**** Given records

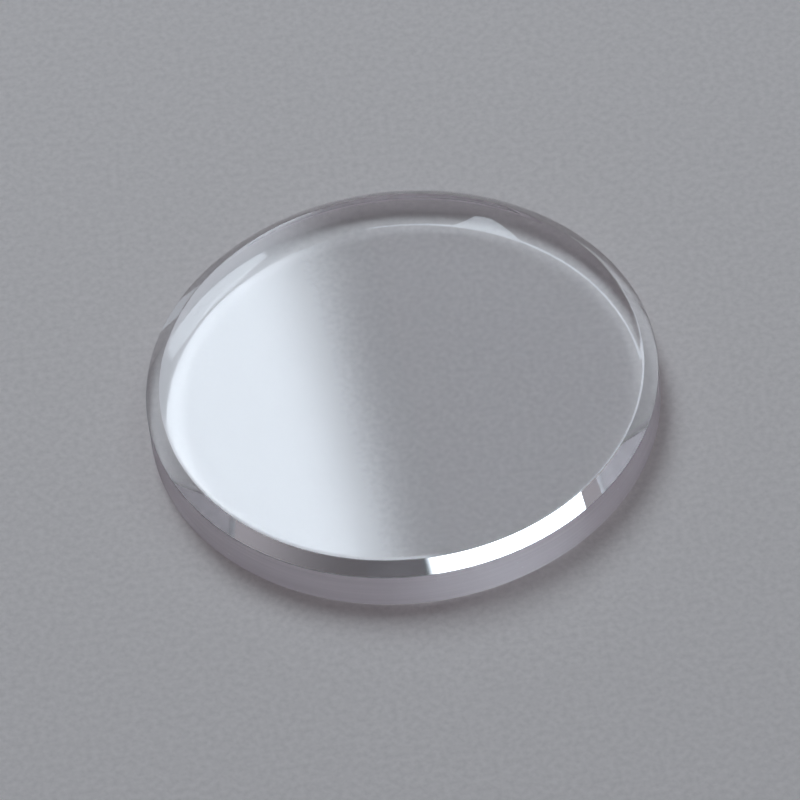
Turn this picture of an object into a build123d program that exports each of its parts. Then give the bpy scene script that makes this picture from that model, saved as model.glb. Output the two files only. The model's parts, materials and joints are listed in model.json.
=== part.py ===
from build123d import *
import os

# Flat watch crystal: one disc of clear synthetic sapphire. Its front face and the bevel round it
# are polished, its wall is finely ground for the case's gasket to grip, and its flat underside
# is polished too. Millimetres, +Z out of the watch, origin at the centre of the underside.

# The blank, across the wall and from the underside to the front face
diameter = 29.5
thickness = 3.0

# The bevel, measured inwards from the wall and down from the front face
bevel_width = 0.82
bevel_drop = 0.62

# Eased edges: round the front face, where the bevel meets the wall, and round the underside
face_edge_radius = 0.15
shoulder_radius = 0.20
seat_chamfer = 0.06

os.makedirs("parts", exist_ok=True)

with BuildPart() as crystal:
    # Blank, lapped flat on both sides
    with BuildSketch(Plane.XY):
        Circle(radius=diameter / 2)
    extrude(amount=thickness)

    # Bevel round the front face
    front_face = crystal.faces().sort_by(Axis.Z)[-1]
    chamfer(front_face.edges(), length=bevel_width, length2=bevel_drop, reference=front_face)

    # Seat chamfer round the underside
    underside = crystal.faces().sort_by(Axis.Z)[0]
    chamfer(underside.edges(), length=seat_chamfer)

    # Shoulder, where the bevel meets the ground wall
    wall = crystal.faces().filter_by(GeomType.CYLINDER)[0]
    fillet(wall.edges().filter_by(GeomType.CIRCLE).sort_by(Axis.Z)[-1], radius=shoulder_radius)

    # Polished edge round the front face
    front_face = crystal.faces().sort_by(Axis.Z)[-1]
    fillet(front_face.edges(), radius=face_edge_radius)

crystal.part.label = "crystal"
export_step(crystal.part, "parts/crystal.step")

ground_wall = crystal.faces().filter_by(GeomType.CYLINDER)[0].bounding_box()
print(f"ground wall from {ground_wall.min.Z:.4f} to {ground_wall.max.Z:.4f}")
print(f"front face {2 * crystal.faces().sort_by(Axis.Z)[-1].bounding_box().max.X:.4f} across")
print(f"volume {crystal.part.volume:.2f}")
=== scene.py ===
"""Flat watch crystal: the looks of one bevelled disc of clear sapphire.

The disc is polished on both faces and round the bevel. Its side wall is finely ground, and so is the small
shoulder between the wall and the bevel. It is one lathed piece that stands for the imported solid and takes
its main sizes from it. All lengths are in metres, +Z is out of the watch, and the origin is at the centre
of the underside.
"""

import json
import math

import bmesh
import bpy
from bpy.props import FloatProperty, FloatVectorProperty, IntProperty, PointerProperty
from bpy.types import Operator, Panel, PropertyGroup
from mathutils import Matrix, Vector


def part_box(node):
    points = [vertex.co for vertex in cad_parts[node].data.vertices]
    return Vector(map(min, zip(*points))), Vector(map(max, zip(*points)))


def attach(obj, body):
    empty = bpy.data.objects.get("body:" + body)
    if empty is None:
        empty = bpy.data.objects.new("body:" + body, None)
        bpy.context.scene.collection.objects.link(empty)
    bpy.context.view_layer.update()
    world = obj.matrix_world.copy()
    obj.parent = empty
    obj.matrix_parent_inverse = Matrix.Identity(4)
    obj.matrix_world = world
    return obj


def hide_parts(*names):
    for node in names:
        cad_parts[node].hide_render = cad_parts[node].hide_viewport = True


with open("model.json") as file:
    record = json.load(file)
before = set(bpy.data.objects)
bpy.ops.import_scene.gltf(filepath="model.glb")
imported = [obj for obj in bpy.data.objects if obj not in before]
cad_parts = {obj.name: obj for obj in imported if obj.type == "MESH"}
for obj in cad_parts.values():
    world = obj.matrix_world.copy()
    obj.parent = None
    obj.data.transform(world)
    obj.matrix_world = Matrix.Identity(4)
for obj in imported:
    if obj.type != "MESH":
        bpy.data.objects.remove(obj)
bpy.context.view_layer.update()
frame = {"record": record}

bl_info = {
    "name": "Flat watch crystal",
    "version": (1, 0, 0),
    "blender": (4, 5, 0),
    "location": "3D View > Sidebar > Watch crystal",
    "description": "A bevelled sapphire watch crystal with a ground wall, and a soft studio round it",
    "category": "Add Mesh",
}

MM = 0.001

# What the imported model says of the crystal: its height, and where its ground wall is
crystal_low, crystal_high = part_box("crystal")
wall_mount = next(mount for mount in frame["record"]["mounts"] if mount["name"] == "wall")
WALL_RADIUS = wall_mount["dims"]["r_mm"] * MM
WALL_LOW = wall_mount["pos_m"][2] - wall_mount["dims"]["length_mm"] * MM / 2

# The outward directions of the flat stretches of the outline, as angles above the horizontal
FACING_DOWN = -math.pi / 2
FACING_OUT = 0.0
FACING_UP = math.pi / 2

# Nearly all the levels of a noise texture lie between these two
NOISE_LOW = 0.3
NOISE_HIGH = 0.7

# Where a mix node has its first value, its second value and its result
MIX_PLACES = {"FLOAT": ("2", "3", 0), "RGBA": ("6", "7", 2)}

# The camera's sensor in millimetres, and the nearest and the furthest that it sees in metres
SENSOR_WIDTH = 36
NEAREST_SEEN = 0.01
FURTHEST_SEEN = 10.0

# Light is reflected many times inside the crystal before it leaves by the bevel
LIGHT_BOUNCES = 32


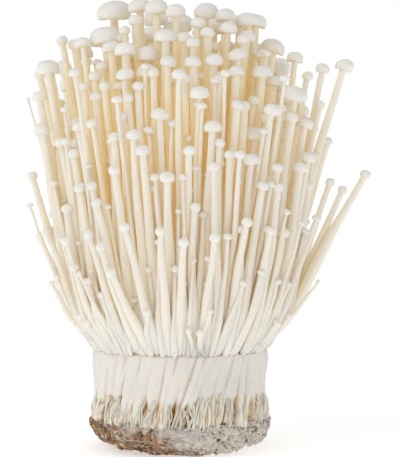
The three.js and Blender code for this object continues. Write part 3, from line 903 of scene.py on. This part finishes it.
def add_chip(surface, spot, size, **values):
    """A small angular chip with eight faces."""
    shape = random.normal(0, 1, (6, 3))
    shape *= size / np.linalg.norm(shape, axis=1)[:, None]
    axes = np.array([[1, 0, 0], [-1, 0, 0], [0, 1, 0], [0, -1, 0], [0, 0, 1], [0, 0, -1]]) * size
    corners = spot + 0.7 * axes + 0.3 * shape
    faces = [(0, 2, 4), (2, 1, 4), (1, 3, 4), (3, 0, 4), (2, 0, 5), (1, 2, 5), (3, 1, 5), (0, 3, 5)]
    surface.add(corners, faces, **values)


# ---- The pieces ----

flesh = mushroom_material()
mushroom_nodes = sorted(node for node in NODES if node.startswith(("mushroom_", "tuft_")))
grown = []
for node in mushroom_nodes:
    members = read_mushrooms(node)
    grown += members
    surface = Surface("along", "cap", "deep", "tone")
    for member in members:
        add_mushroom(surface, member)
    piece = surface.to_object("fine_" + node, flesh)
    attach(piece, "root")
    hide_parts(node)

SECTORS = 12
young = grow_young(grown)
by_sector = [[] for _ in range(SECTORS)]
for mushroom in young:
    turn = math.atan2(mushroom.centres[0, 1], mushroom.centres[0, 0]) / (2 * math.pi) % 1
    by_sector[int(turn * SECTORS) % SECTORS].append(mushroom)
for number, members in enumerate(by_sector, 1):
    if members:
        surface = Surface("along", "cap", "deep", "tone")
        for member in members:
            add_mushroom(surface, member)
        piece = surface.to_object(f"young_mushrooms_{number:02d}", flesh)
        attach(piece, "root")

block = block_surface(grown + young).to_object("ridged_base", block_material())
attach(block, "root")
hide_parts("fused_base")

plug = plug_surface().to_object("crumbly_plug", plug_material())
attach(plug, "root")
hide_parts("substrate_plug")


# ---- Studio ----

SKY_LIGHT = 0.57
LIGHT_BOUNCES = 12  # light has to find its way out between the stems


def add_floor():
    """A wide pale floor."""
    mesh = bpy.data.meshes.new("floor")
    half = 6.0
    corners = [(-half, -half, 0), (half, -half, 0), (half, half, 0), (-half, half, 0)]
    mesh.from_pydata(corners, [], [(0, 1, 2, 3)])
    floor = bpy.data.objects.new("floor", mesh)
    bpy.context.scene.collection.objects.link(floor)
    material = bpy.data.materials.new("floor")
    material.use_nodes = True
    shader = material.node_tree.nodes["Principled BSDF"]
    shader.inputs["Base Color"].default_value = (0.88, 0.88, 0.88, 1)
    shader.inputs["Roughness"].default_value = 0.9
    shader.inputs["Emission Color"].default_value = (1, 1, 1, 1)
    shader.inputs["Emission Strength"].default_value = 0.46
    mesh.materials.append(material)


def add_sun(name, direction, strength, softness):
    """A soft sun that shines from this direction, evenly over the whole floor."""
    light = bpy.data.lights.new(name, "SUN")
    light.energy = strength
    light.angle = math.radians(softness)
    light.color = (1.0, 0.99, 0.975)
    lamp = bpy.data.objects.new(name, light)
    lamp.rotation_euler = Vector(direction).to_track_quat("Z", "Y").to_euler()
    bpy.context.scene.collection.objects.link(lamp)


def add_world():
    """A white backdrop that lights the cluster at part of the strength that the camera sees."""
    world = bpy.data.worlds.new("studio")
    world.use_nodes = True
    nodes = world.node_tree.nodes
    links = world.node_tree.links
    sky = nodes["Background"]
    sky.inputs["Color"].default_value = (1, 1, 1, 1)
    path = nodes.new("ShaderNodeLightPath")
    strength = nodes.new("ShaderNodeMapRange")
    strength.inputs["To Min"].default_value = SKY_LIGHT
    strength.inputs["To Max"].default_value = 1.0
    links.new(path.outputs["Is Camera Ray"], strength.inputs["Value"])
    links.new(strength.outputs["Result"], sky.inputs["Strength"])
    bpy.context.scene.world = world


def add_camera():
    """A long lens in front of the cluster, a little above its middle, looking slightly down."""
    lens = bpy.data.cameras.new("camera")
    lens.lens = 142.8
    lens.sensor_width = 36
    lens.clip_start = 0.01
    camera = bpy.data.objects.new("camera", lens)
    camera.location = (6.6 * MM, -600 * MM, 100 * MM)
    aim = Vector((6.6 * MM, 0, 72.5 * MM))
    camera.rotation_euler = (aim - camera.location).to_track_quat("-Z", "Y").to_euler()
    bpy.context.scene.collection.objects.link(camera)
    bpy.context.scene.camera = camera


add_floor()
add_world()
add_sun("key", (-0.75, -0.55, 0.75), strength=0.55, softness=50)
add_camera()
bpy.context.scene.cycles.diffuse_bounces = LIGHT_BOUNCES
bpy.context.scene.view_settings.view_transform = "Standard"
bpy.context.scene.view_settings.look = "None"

********

**Stated goal:** Exactly the lines above from the one with "The three.js and" to the one with "# ---- The pieces", both included, are to be quoted; leave the rest out.

**Output below:**
The three.js and Blender code for this object continues. Write part 3, from line 903 of scene.py on. This part finishes it.
def add_chip(surface, spot, size, **values):
    """A small angular chip with eight faces."""
    shape = random.normal(0, 1, (6, 3))
    shape *= size / np.linalg.norm(shape, axis=1)[:, None]
    axes = np.array([[1, 0, 0], [-1, 0, 0], [0, 1, 0], [0, -1, 0], [0, 0, 1], [0, 0, -1]]) * size
    corners = spot + 0.7 * axes + 0.3 * shape
    faces = [(0, 2, 4), (2, 1, 4), (1, 3, 4), (3, 0, 4), (2, 0, 5), (1, 2, 5), (3, 1, 5), (0, 3, 5)]
    surface.add(corners, faces, **values)


# ---- The pieces ----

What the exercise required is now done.